Zischup: Was bedeutet der Abzug der Truppen für die Friedensverhandlungen zwischen den militant-islamistischen Taliban und der Regierung in Kabul?
Maas:
Grundsätzlich gilt weiterhin: Die Friedensverhandlungen sind Afghanistans größte Chance auf eine nachhaltige Lösung des Konflikts. Deshalb unterstützt Deutschland die afghanischen Friedensverhandlungen, vor allem im Rahmen des so genannten Doha-Prozesses. Dass der Friedensprozess nach jahrzehntelangem Konflikt schmerzhaft und kurvenreich ist, ist dabei nicht verwunderlich. Auch der nun festgelegte Abzugszeitraum wird natürlich eine Wirkung auf die Verhandlungsstrategien beider afghanischer Seiten entfalten. Für uns bedeutet das, dass wir unsere diplomatischen Anstrengungen intensivieren müssen. Zentral für die Friedensverhandlungen bleibt, dass sie von den Afghanen selbst gestaltet werden müssen. Nur so besteht eine reelle Chance, dass die Ergebnisse des Friedensprozesses dann auch wirklich umgesetzt werden.

Zischup: Gibt es damit eine größere Gefahr eines erneuten Krieges durch die Taliban?
Maas:
Das ist zum jetzigen Zeitpunkt nur schwer absehbar. Wir wollen unbedingt verhindern, dass Afghanistan in alte Zeiten – Krieg, Chaos und Leid – zurückfällt. Deshalb sind die Friedensverhandlungen so wichtig. Wichtig ist auch: Wir beenden zwar unseren militärischen Einsatz, aber damit endet nicht unsere Unterstützung für Afghanistan. Wir werden die afghanischen Streitkräfte weiterhin unterstützen, vor allem aber setzen wir unsere Aufbauarbeit im Rahmen der Entwicklungszusammenarbeit und der humanitären Hilfe fort. Deutschland ist der zweitgrößte bilaterale Geldgeber für Afghanistan. Dies hängt natürlich auch davon ab, wie sich die Sicherheitslage im Land entwickelt. Auch den Taliban ist bewusst, dass Afghanistan auf absehbare Zeit auf internationale Unterstützung angewiesen ist.

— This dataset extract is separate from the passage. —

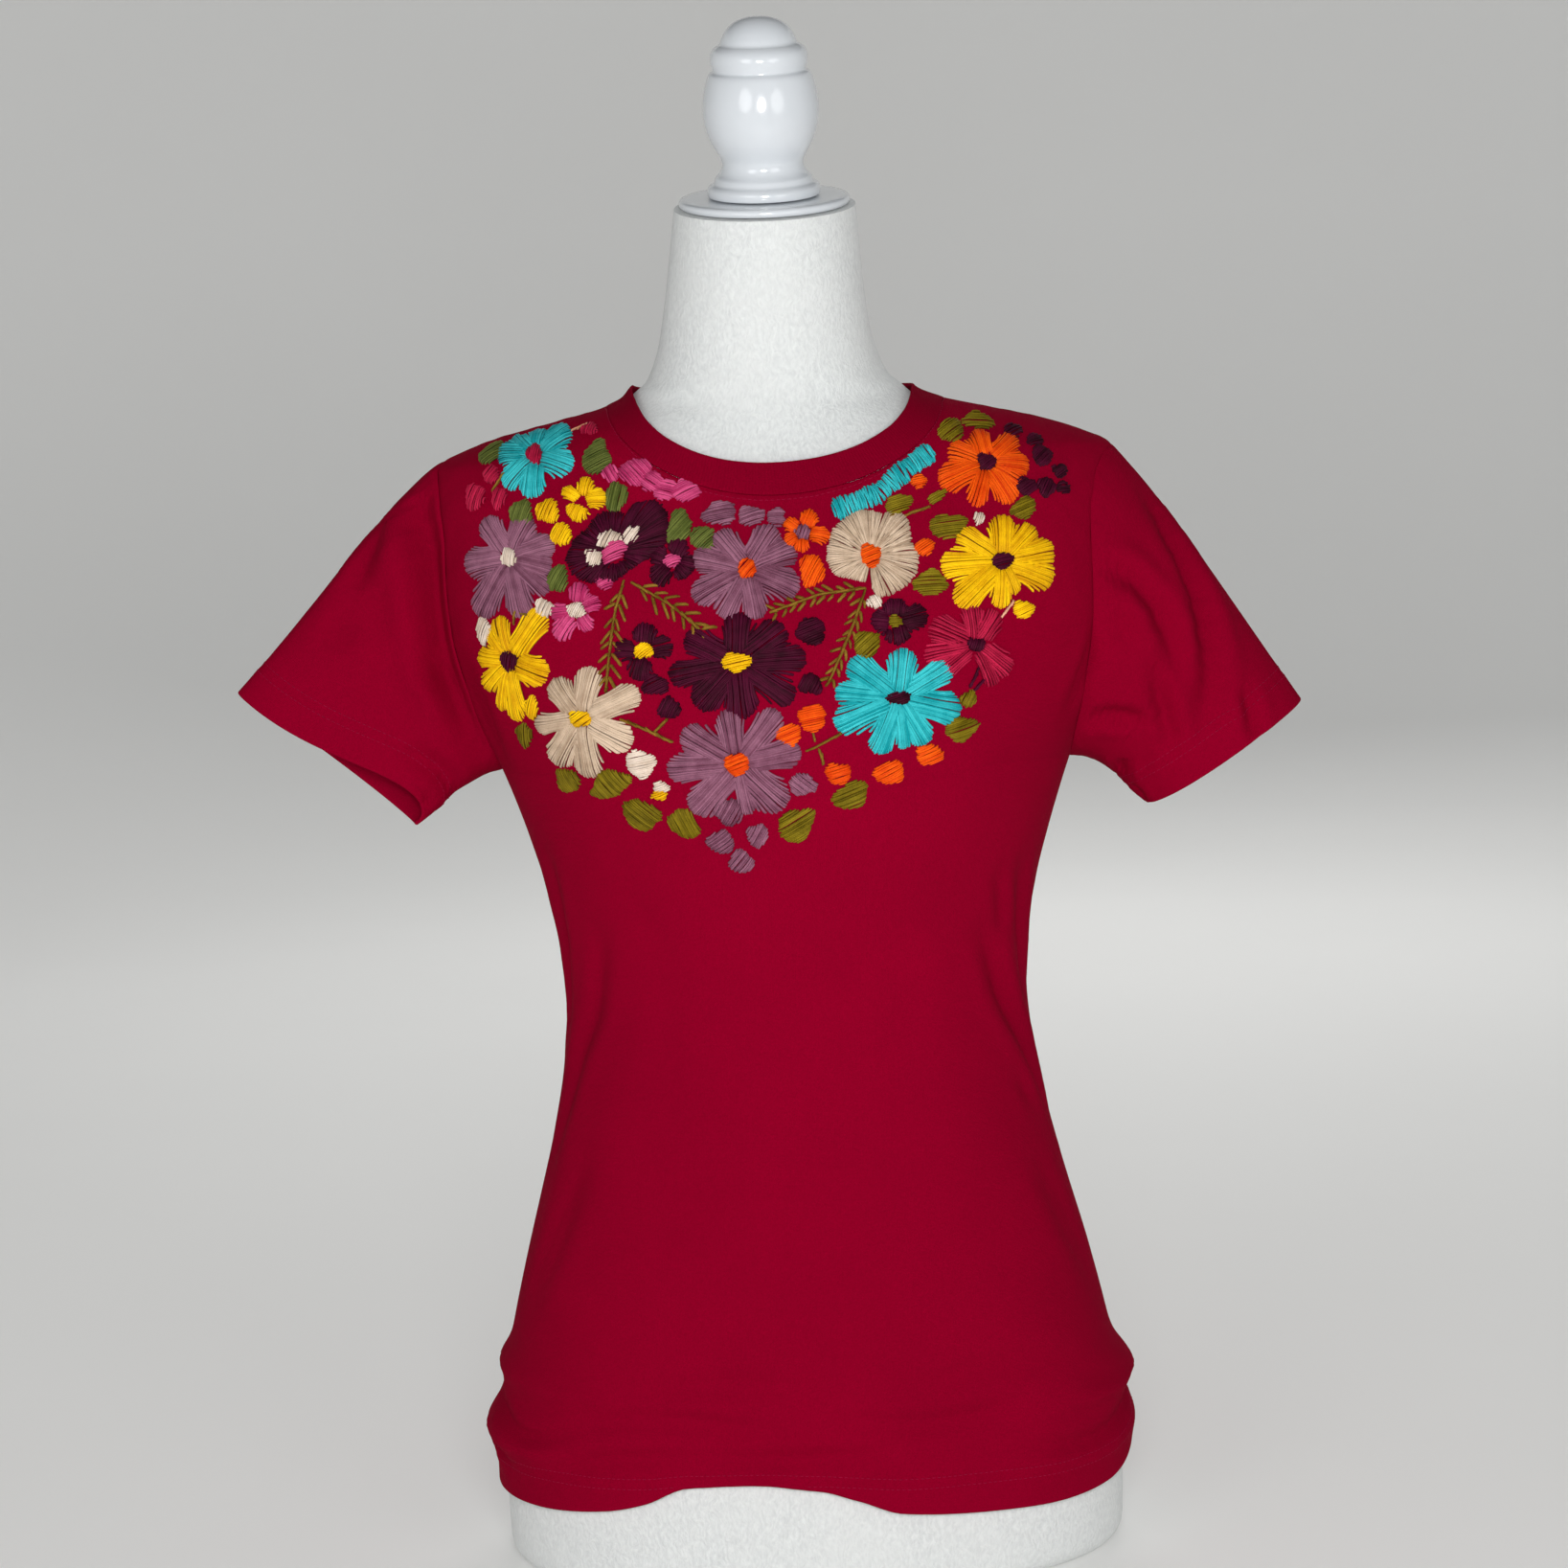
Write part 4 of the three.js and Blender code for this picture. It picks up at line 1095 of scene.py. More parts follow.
def armhole_tape(side):
    """A ring under one armhole, which reaches a little way under the panels and the sleeve."""
    angle = 2 * np.pi * np.arange(SLEEVE_COLUMNS) / SLEEVE_COLUMNS
    climb = np.abs(1 - angle / np.pi) * (HOLE_STEPS - 1)
    k = np.minimum(climb.astype(int), HOLE_STEPS - 2)
    share = (climb - k)[:, None]
    lines = []
    for column in ((-3, -1) if side > 0 else (2, 0)):
        found = []
        for which in (0, 1):
            faces = []
            for name in ("shirt_front", "shirt_back"):
                hole = panels[name][which][-HOLE_STEPS:, column]
                faces.append(hole[k] * (1 - share) + hole[k + 1] * share)
            found.append(np.where((angle > np.pi)[:, None], faces[1], faces[0]))
        lines.append(found)
    for row in (-1, -4):
        lines.append([sleeves[side][0][row], sleeves[side][1][row]])
    under = np.array([places - outs * TAPE_UNDER for places, outs in lines])
    return cloth_wall("tape", under, TAPE, True, np.array([outs for places, outs in lines]))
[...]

Zischup: Ist die Gefahr eines neuen Weltkriegs aktuell größer als vor einigen Jahren?
Maas: Ich glaube, dass es aktuell keine ernste Gefahr gibt, dass ein Krieg ausbricht, der die ganze Welt erfassen würde. Ich glaube, die eigentliche Gefahr besteht darin – da spricht man von sogenannter nicht-staatlicher Gewalt –, dass Terrorgruppen Anschläge durchführen. In der Vergangenheit haben Terrorgruppen auch immer wieder Terroranschläge in Europa verübt, Organisationen wie al-Qaida zum Beispiel oder der Islamische Staat. Das ist eine Gefahr, die es gibt. Deshalb ist es auch wichtig, den Terrorismus auf der ganzen Welt zu bekämpfen. Und auch wir müssen unseren Beitrag dazu leisten. Aber ich glaube, dass es im Moment keine akute Kriegsgefahr gibt. Die Möglichkeit, zum Ziel terroristischer Anschläge zu werden, besteht aber weiterhin.

Heiko Maas (54) ist in Saarlouis im Saarland geboren. Er studierte Rechtswissenschaften an der Universität des Saarlands. Seit 2018 ist er Bundesminister des Auswärtigen im Kabinett Merkel.